To prepare products for shipment, a forklift will pull up to the Yellow Jacket stretch wrapper with a loaded pallet and place it in the center of the machine. Never leaving the forks, film--think industrial-strength Saran Wrap--orbits around the pallet, traversing back and forth along a carriage that is either manually operated or in semi-automatic mode. Once sufficiently wrapped, the forklift backs away from the Yellow Jacket machine and can then take the pallet to a shipping dock to be easily loaded onto a truck.
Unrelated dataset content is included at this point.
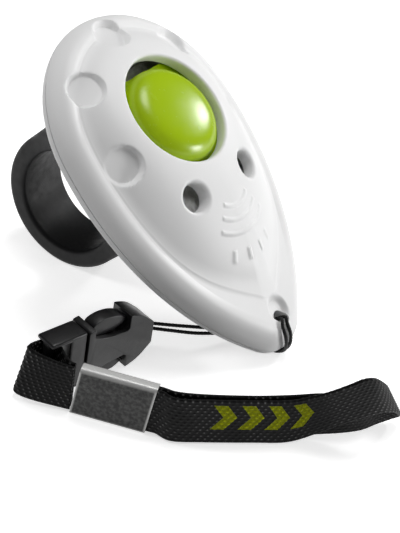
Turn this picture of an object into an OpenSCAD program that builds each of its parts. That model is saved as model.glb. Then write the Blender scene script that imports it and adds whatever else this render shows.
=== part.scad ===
// Finger clicker for animal training, on a short lanyard with a side-release
// buckle and a webbing loop. It stands on its finger ring and its nose, and
// the lanyard lies on the same floor, webbing on edge.
//
// World frame: the origin is the centre of the finger ring's bore, Y is its
// axis, +Z is up and +X runs towards the nose. The floor is one outer radius
// of the ring below the origin.
// Case frame: x to the nose, y across, z out of the button face; its origin is
// on the parting plane under the centre of the button opening.

/* [Case outline] */
// Radius of the round blunt end in plan
blunt_r = 25; // [24:0.5:26]
// Distance of the blunt arc's centre ahead of the opening
blunt_x = 1.5; // [1:0.25:2]
// Radius of the nose in plan
nose_r = 9; // [8:0.5:10]
// Distance between the centres of the blunt arc and the nose arc
nose_dx = 40.5; // [39:0.5:42]
// Radius of the long side arcs
side_r = 58; // [56:1:64]

/* [Case section] */
// Width of the rounded rim band
rim_w = 4.2; // [3.8:0.1:4.6]
// Height of the rim band above the parting plane
rim_h = 4.5; // [4.2:0.1:4.8]
// Height of the opening's centre above the parting plane
dome_h = 9.3; // [9:0.1:9.6]
// Wall thickness of the shells
wall = 2; // [1.8:0.1:2.2]
// Depth of the back shell below the parting plane
back_h = 5; // [4.8:0.1:5.4]

/* [Button] */
// Radius of the round opening for the button
opening_r = 11.5; // [11.3:0.1:11.7]
// Lean of the opening and of the button towards the blunt end, in degrees
button_tilt = 7.5; // [6:0.5:9]
// Radius of the button's crown
button_r = 10; // [9.8:0.1:10.1]
// Distance of the crown's centre ahead of the opening's centre
button_dx = 0.5; // [0.3:0.1:0.6]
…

"The problem with banding or strapping is that it shifts and stretches the band so it doesn't go back to its original shape and then the product becomes loose," explains Traylor. "But the film can conform to any shape while the pallet becomes the backbone of the entire load. As the tacky film is applied layer by layer, it sticks to itself and becomes like one big solid rubber band. And just like a rubber band, it always snaps right back into place even if it does pull out a little bit."

Lending a helping hand
Jeff Amos, operations manager at Precision Steel Mfg. Corp., Roanoke, Va., says that he's surprised that more companies aren't using the Yellow Jacket technology. Precision is a job shop, or perhaps more precisely put, Amos describes the company as, "a contract manufacturer or a steel fabricator," that produces a multitude of small odd-shaped parts every day.

"When we looked at it, we were surprised that more people didn't have them, to tell you the truth," says Amos. "I don't know how we found out about it, but when we ran across some information about Yellow Jacket, we got them in for a demo pretty fast. It didn't take us long to buy one, either."

Before purchasing the Yellow Jacket machine, Precision had two employees dedicated to the job of manually strapping packages. Although the company hadn't experienced any work-related injuries with the task, Amos admits that it was physically wearing on workers who had to perform that type of function every day. "Manually strapping 50 packages in one day is a lot of work. It runs your guys pretty hard," he says.

Yellow Jacket's ability to keep Precision's small, odd-shaped parts tightly secured on a pallet is only part of the reason that the company invested in the stretch-wrap equipment. Amos says that Precision has realized most of its savings in the time saved preparing packages. Most loads can be stretch wrapped in a mere 3 minutes or less.

"The overall principle behind the machine is great," says Amos. "We've had it for two years now and it does such a good job for us. We've had a good experience with it."

Face value
The Yellow Jacket machines are best suited for small, odd-shaped products, but that certainly doesn't mean that metals service centers can't benefit from the equipment, as well. Tom Traylor, regional sales representative for Yellow Jacket and president of T. T. Packaging Equipment and Supplies LLC, a distributor for the stretch-wrap machines, says that value-added services, such as cutting to length, are a trend sweeping the service center industry.

"Rather than just being in the steel-warehousing business, service centers are also doing some fabricating," Tom says. "Customers don't want to have to do it. Instead of sending the steel to a fabricator and having a fabricator do it, it makes sense for the steel centers to buy the laser and do it right there. Actually it's kind of ideal because then you don't have the freight cost."

So this leaves service centers having to handle smaller items, but smaller doesn't necessarily mean tiny. Yellow Jacket machines can wrap up to 11-foot bundles, which are especially ideal for cut-to-length bars, rods, tubes and pipes.

"We have a customer who sells a lot of product to Lowe's and Home Depot, and they do some long threaded rod," Tom explains. "They needed about 9 feet, so we made them a base that was 9 feet long and therefore, we could wrap the length of the pallet and also the rod that was hanging over the ends so we could cocoon it, as well."

As the former national sales representative for Yellow Jacket, Tom has seen a lot of steel and warehousing companies that are reluctant to modify the way they've been packaging their product. He stresses, however, that a return on the investment will happen shortly after bringing a Yellow Jacket in-house.

"Sometimes they have to change the configurations of their pallets or they might not trust the film that's going to hold it together," he says. "But believe me, it will do it. We've done it in too many places. Companies need to constantly find new ways to stay competitive, from making the products to shipping them out." MM

By Abbe Miller, from the January 2007 issue of Modern Metals.